The big what-if: The San Antonio Current republished a New Orleans Gambit interview with Spike Lee about “If God Is Willing And Da Creek Don’t Rise,” his HBO documentary sequel to “When The Levees Broke.” Both multi-part films explore the history of New Orleans and the natural and political devastation its inhabitants endured in the days, months and years after Hurricane Katrina. “If God Is Willing” premiered this week on HBO.

‘We Knew the Story Was Not Done’: Newsweek also interviews Lee about the documentary. At one point, the filmmaker is asked if he thinks New Orleans residents will ever feel comfortable in their city again. Lee responds, “Still today, people are dealing with posttraumatic stress, especially kids, and this was five years ago. First of all, you can never feel 100 percent secure, because New Orleans is under sea level, and it’s in the direct path of storms during hurricane season. So it’s just a risk living there.”

Uneven Katrina recovery efforts often offered the most help to the most affluent: From the Washington Post: “In New Orleans, the massive government effort to repair the damage from Hurricane Katrina is fostering a stark divide as the state governments in Louisiana and Mississippi structured the rebuilding programs in ways that often offered the most help to the most affluent residents.

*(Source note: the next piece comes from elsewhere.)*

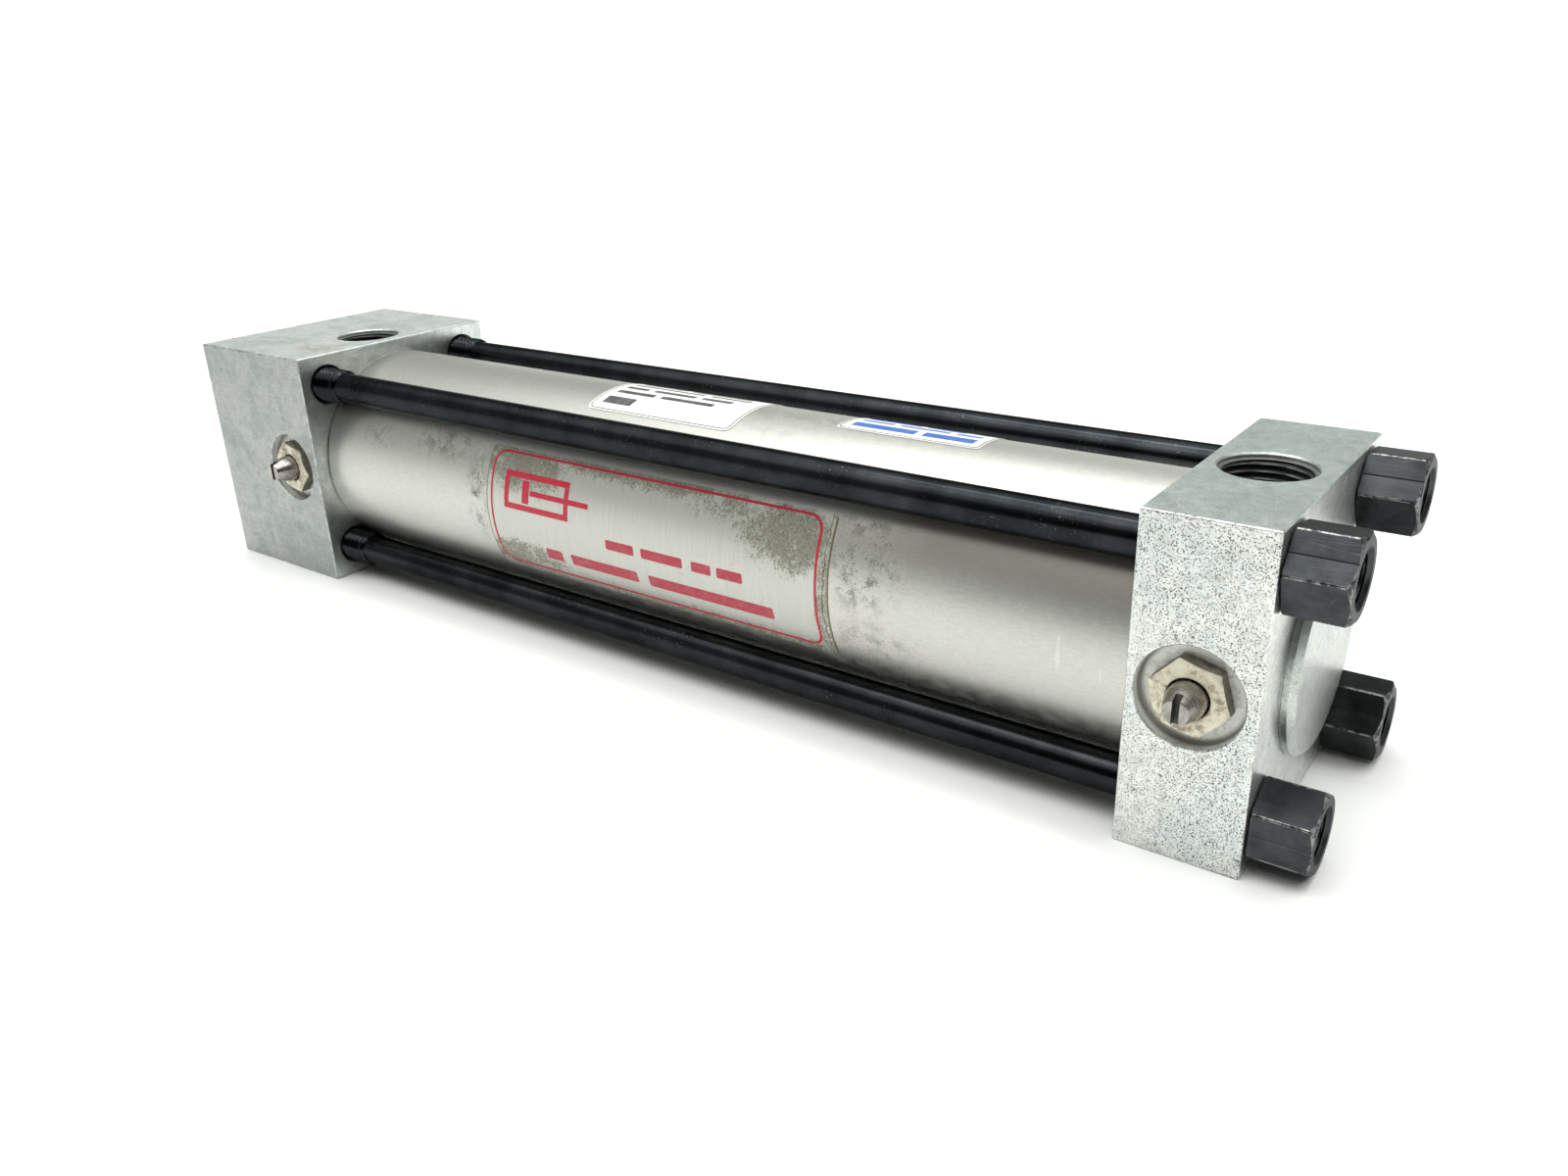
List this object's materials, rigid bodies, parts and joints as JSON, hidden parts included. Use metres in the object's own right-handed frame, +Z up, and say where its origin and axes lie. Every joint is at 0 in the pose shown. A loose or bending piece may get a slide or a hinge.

The result, advocates say, has been an uneven recovery, with whites and middle-class people more likely than blacks and low-income people to have rebuilt their lives in the five years since the horrific storm.”

New Orleans’ Lower Ninth: Katrina’s Forgotten Victim? From Time: “Only a fifth of the Lower Ninth’s 20,000 residents have returned to live since 2005, in no small part because of inadequate reconstruction funding compared to aid that homeowners in other New Orleans neighborhoods have received, and because of the slow pace of long-promised infrastructure and other community development projects.”

From the New York Times: Maligned FEMA Chief Visits New Orleans and Rumor to Fact in Tales of Post-Katrina Violence

And finally: Check out “Law and Disorder,” the latest Frontline TV documentary, which was produced in a partnership with ProPublica.org and the Times-Picayune, which each have their own excellent investigation packages devoted to the post-Katrina chaos. And then take a look at “The Storm,” Frontline’s first riveting look at Katrina and New Orleans.

(Photo from the Associated Press and the NOAA.)

Computer attacks and giving the mind a break

Some science items that recently caught my eye …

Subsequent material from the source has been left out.